Calcium signals control a wide variety
of distinct physiological events.
Whereas calcium signals themselves
typically occur quite rapidly in a time
frame of seconds to minutes,
the physiological consequences of these
signals can last over
a much longer time period.
Some of the immediate effects of calcium
signals can be detected immediately
over a time frame,
similar to the calcium signal itself.
For example, muscle contraction, changes
in the metabolic state of certain enzymes,
or membrane fusion, such as for
example in secretion.
Other calcium signals occur
over a much longer time frame,
really long after the calcium
signal has already ended,
such as changes in gene expression,
changes in cell proliferation, or
changes in apoptosis (otherwise
known as cell death).
The major goal of my lab is to understand
this link between short-term changes
in calcium signals and these
longer-term changes in cell function.
1:20
Now I'd like to talk a little about
receptor-mediated control of calcium
signals.
At rest, the concentration of
calcium in the cytosol is many-fold
lower than outside of the cell or
in the lumen of the.
This difference is maintained by
the combined action of the plasma
membrane calcium ATPase (PMCA) and
the sarco/endoplasmic reticulum
calcium ATPase (SERCA).
When a ligand binds to a PLC
(phospholipase C-coupled receptor),
it initiates a series of events leading
to elevation of cytosol calcium
concentration.
The first step in this process is
breakdown of phosphatidyl inositol (PIP2)

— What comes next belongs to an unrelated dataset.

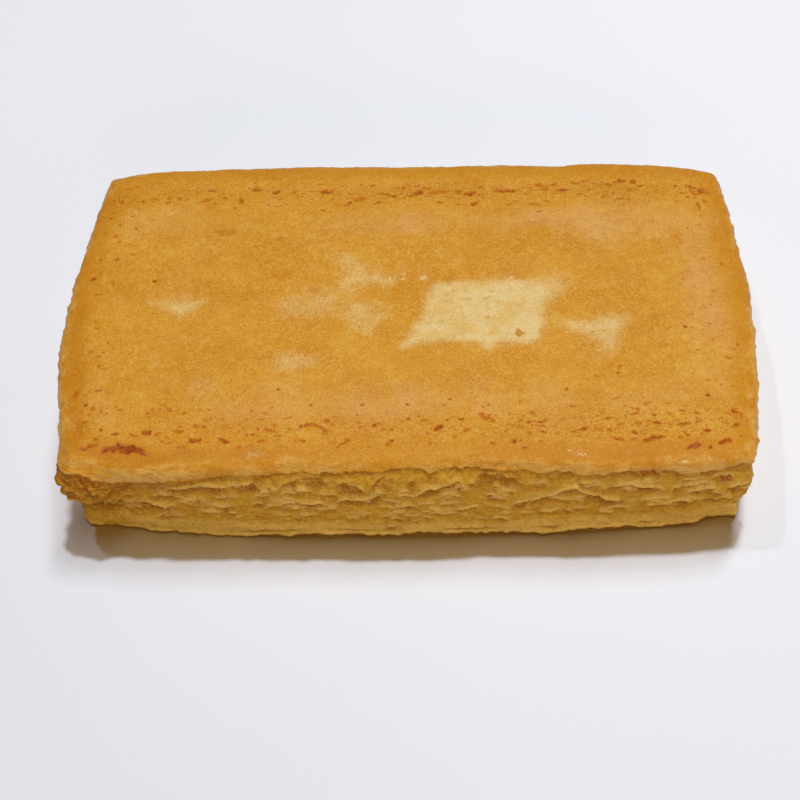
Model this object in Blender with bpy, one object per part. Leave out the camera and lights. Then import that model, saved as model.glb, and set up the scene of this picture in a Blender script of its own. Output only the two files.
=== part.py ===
"""A baked cheesecake bar: one solid, cushion-shaped in plan, with a smooth crowned top crust, a flat base, and
flaky layers that stand out as lips and draw back as hollows all round its side.

Metres, +Z up. +X runs along the bar, -Y is the long side shown to the viewer. The base lies on z = 0, and the
origin is the middle of the bar's box at the base.
"""

import math

import bmesh
import bpy

# Driving sizes, in metres
CORNER_LENGTH = 0.1030  # along X, between the corners
CORNER_WIDTH = 0.0600  # along Y, between the corners
RIM_HEIGHT = 0.0166  # where the top crust breaks off, above the base
CROWN_HEIGHT = 0.0182  # the middle of the top
# Each side bows out between its corners. A side is given as: how far it bows out, its distance from the middle at
# its low end and at its high end (along +X or +Y), the curve's exponent, where 2 is an arc and more is straighter
# with turned-in ends, and how far the bow's middle is shifted towards the low end.
LEFT_SIDE = (0.0039, 0.0510, 0.0518, 1.8, 0.10)
RIGHT_SIDE = (0.0029, 0.0512, 0.0517, 1.8, 0.04)
BACK_SIDE = (0.0026, 0.0294, 0.0284, 7.0, -0.02)
FRONT_SIDE = (0.0028, 0.0296, 0.0301, 2.4, 0.15)
CORNER_RADIUS = 0.0016

# Layers
LAYERS = 5
FIRST_GAP = 0.0021  # height of the slit over the bottom crust
LAST_GAP = 0.0149  # height of the hollow under the top crust
LIP_OUT = 0.00045  # how far a layer's lip stands out
GAP_IN = 0.0016  # how far the deepest hollow goes in
WAVE = 0.0007  # how far the layers rise and fall
LEAST_STEP = 0.00022  # between one ring of the side and the next

# The torn front left corner: its upper layers stand out over the lower ones
TORN_REACH = 0.0085
TORN_OUT = 0.0013
TORN_IN = 0.0008
TORN_FROM = 0.0086  # height of the step
TORN_TO = 0.0140

AROUND = 156  # points round the bar
TAU = 2 * math.pi


def waves(u, seed, low, high, count=5):
    """A smooth wave round the bar, about -1 to 1. u runs from 0 to 1, and whole numbers of waves close the ring."""
    total = weight = 0.0
    for i in range(count):
        k = low + round((high - low) * i / max(1, count - 1)) + (seed * 7 + i * 3) % 3
        phase = TAU * math.modf(math.sin(seed * 12.9898 + i * 78.233) * 43758.5453)[0]
        size = 1.0 / (1 + 0.35 * i)
        total += size * math.sin(TAU * k * u + phase)
        weight += size * size
    return total / math.sqrt(weight)


def smooth(a, b, x):
    t = min(1.0, max(0.0, (x - a) / (b - a)))
    return t * t * (3 - 2 * t)


def side_at(side, t):
    """Distance of a bowed side from the middle, for t from -1 at its low end to 1 at its high end."""
    bow, low, high, power, shift = side
    t = min(1.0, max(-1.0, t))
    bent = abs(t + shift * (1 - t * t))
    return low * (1 - t) / 2 + high * (1 + t) / 2 + bow * max(0.0, 1 - bent**power)


def outside(x, y):
    """Signed distance in plan from the bar's outline, negative inside."""
    reach_x = side_at(RIGHT_SIDE if x > 0 else LEFT_SIDE, 2 * y / CORNER_WIDTH)
    reach_y = side_at(BACK_SIDE if y > 0 else FRONT_SIDE, 2 * x / CORNER_LENGTH)
    qx = abs(x) - reach_x + CORNER_RADIUS
    qy = abs(y) - reach_y + CORNER_RADIUS
    corner = math.hypot(max(qx, 0.0), max(qy, 0.0))
    return corner + min(max(qx, qy), 0.0) - CORNER_RADIUS


def directions():
    """Unit vectors to evenly spaced points on a rectangle of the bar's size, counter-clockwise from the back right."""
    a, b = CORNER_LENGTH / 2, CORNER_WIDTH / 2
    perimeter = 4 * (a + b)
    made = []
    for i in range(AROUND):
        s = perimeter * (i + 0.5) / AROUND
        if s < 2 * a:
            x, y = a - s, b
        elif s < 2 * a + 2 * b:
            x, y = -a, b - (s - 2 * a)
        elif s < 4 * a + 2 * b:
            x, y = -a + (s - 2 * a - 2 * b), -b
        else:
            x, y = a, -b + (s - 4 * a - 2 * b)
        r = math.hypot(x, y)
        made.append((x / r, y / r))
    return made


def at_offset(direction, offset):
    """The point in that direction whose distance from the outline is offset, found by halving."""
    dx, dy = direction
    near, far = 0.0, CORNER_LENGTH
    for _ in range(44):
        mid = (near + far) / 2
        if outside(dx * mid, dy * mid) < offset:
            near = mid
        else:
            far = mid
    return dx * near, dy * near


def torn(x, y):
    """1 at the torn corner, falling to 0 at its reach."""
    away = math.hypot(x + CORNER_LENGTH / 2, y + CORNER_WIDTH / 2)
    return 1 - smooth(TORN_REACH * 0.35, TORN_REACH, away)


def levels():
    """The rings of the side, from the base up: (height, offset, what kind of ring, which layer)."""
    rings = [
        (0.0, -0.0040, "flat", 0),
        (0.0003, -0.0019, "foot", 0),
        (0.0009, -0.0006, "foot", 0),
    ]
    step = (LAST_GAP - FIRST_GAP) / (LAYERS - 1)
    for layer in range(LAYERS):
        gap = FIRST_GAP + step * layer
        narrow = 0.45 if layer == 0 else 1.0
        rings += [
            (gap - 0.00055 * narrow, 0.0, "lip", layer),
            (gap - 0.00010, 0.0, "gap", layer),
            (gap + 0.00035 * narrow, 0.0, "lip_above", layer),
        ]
        if layer < LAYERS - 1:
            rings.append((gap + step * 0.52, 0.0, "face", layer))
    return rings


def side_point(direction, u, height, offset, kind, layer):
    base = at_offset(direction, 0.0)
    corner = torn(*base)
    if kind == "flat":
        return (*at_offset(direction, offset), 0.0)
    if kind == "foot":
        rough = 0.00018 * waves(u, 3 + layer, 11, 41)
        return (*at_offset(direction, offset + rough), height)
    # Hollows come and go along each gap, so that neighbouring layers part and join again.
    open_here = smooth(-0.25, 0.9, waves(u, 20 + layer, 13, 37))
    slim = 0.35 if layer == 0 else 1.0
    rise = WAVE * slim * waves(u, 40 + layer // 2, 5, 19)
    out = LIP_OUT * 0.55 * waves(u, 60 + layer, 9, 43)
    if kind == "gap":
        out -= GAP_IN * slim * open_here
        height -= 0.0001 * open_here
    elif kind == "lip_above":
        out += LIP_OUT * (0.35 + 0.65 * open_here)
        height += 0.00035 * open_here * slim
    elif kind == "lip":
        out -= 0.0003 * slim * open_here
    else:
        out += LIP_OUT * 0.3
    if TORN_FROM < height < TORN_TO:
        out += TORN_OUT * corner
    elif height <= TORN_FROM:
        out -= TORN_IN * corner
    return (*at_offset(direction, offset + out), height + rise)


def crust_point(direction, u, inward, share):
    """The top crust: it rounds over from the broken rim and levels out at the crown."""
    x, y = at_offset(direction, -inward)
    rim_dip = 0.0005 * waves(u, 81, 4, 23)
    height = RIM_HEIGHT + (CROWN_HEIGHT - RIM_HEIGHT) * share + rim_dip * (1 - share)
    return x, y, height


def build_bar():
    mesh = bmesh.new()
    around = directions()
    # Each column of the side climbs from the base without folding back on itself.
    columns = []
    for i, direction in enumerate(around):
        u = (i + 0.5) / AROUND
        column = []
        for height, offset, kind, layer in levels():
            x, y, z = side_point(direction, u, height, offset, kind, layer)
            if column:
                z = max(z, column[-1][2] + LEAST_STEP)
            column.append((x, y, z))
        columns.append(column)
    rings = []
    for k in range(len(columns[0])):
        rings.append([mesh.verts.new(column[k]) for column in columns])
    # Inward distance from the outline, and how far up from the rim to the crown that ring is
    for inward, share in (
        (-0.0002, 0.0),
        (0.0009, 0.34),
        (0.0024, 0.62),
        (0.0046, 0.83),
        (0.0078, 0.96),
        (0.0130, 1.0),
    ):
        ring = []
        for i, direction in enumerate(around):
            u = (i + 0.5) / AROUND
            ring.append(mesh.verts.new(crust_point(direction, u, inward, share)))
        rings.append(ring)
    for low, high in zip(rings, rings[1:]):
        for i in range(AROUND):
            j = (i + 1) % AROUND
            mesh.faces.new((low[i], low[j], high[j], high[i]))
    # The base and the crown are flat, each a fan about its middle.
    for ring, height in ((rings[0], 0.0), (rings[-1], CROWN_HEIGHT)):
        hub = mesh.verts.new((0.0, 0.0, height))
        for i in range(AROUND):
            mesh.faces.new((hub, ring[i], ring[(i + 1) % AROUND]))
    bmesh.ops.recalc_face_normals(mesh, faces=mesh.faces)
    # The middle of the bar's box at the base becomes the origin.
    xs = [v.co.x for v in mesh.verts]
    ys = [v.co.y for v in mesh.verts]
    middle = (-(min(xs) + max(xs)) / 2, -(min(ys) + max(ys)) / 2, 0.0)
    bmesh.ops.translate(mesh, vec=middle, verts=mesh.verts)
    data = bpy.data.meshes.new("cheesecake_bar")
    mesh.to_mesh(data)
    mesh.free()
    data.shade_smooth()
    data.set_sharp_from_angle(angle=math.radians(50))
    return data


def crust_material():
    material = bpy.data.materials.new("baked_crust")
    material.use_nodes = True
    shader = material.node_tree.nodes["Principled BSDF"]
    shader.inputs["Base Color"].default_value = (0.66, 0.31, 0.055, 1.0)
    shader.inputs["Roughness"].default_value = 0.62
    shader.inputs["Metallic"].default_value = 0.0
    return material


def main():
    for old in list(bpy.data.objects):
        bpy.data.objects.remove(old, do_unlink=True)
    bar = bpy.data.objects.new("cheesecake_bar", build_bar())
    bar.data.materials.append(crust_material())
    bpy.context.scene.collection.objects.link(bar)


main()
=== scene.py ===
"""Looks of the baked cheesecake bar: one finely modelled body, with its crust, its flaky layers, its pits and its
torn edges, a plain pale floor, soft light and the camera.

The body is worked out in millimetres, in a frame whose x = 0 and y = 0 lie midway between the bar's corners, with
z = 0 at the base. +x runs along the bar and -y faces the viewer. MIDDLE takes that frame to the model's.
"""

import math

import bpy
import numpy as np
from mathutils import Matrix, Vector


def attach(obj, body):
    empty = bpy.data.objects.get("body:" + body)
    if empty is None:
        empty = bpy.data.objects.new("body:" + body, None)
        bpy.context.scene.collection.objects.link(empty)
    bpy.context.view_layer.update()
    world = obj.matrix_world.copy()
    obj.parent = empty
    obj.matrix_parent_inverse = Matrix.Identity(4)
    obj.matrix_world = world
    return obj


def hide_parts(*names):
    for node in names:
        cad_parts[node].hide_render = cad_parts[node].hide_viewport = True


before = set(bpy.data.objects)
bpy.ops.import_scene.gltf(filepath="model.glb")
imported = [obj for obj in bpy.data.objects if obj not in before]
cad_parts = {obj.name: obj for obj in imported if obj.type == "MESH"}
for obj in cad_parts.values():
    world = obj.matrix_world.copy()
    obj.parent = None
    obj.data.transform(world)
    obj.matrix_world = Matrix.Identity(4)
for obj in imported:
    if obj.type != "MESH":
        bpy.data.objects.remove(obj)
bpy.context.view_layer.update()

MIDDLE = (0.382, 0.347)  # mm

# The outline in plan. A side is (how far it bows out, distance at its low end, at its high end, exponent, shift).
CORNER_LENGTH = 103.0
CORNER_WIDTH = 60.0
LEFT_SIDE = (3.9, 51.0, 51.8, 1.8, 0.10)
RIGHT_SIDE = (2.9, 51.2, 51.7, 1.8, 0.04)
BACK_SIDE = (2.6, 29.4, 28.4, 7.0, -0.02)
FRONT_SIDE = (2.8, 29.6, 30.1, 2.4, 0.15)
CORNER_RADIUS = 0.6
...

into two bio-active metabolites,
diacylglycerol (DAG) and IP3.
DAG has a number of different targets,
one of which is receptor-operated calcium
channels (ROCs), which upon binding
of diacylglycerol permit the entry of
calcium into the cytosol from
the extracellular space.
IP3 binds to its receptor on the Membrane,
causing the movement of calcium
out of the Lumen and into the cytoplasm,
and this movement of calcium out
of the Lumen tends to cause
a depletion of Calcium concentration.
This Calcium depletion leads to the
activation of a separate class of calcium
channels, termed store-operated
calcium channels (SOCs).
Because both SOCs and ROCs are activated
downstream of receptors at least
physiologically, there's been a great
deal of confusion over the years over
whether a channel is receptor-operated or
store-operated.
Much of this confusion was
addressed in 2005 and 2006,
with the identification of
the molecular mediators of SOC and
it's these proteins that have been
the focus of my research since that time.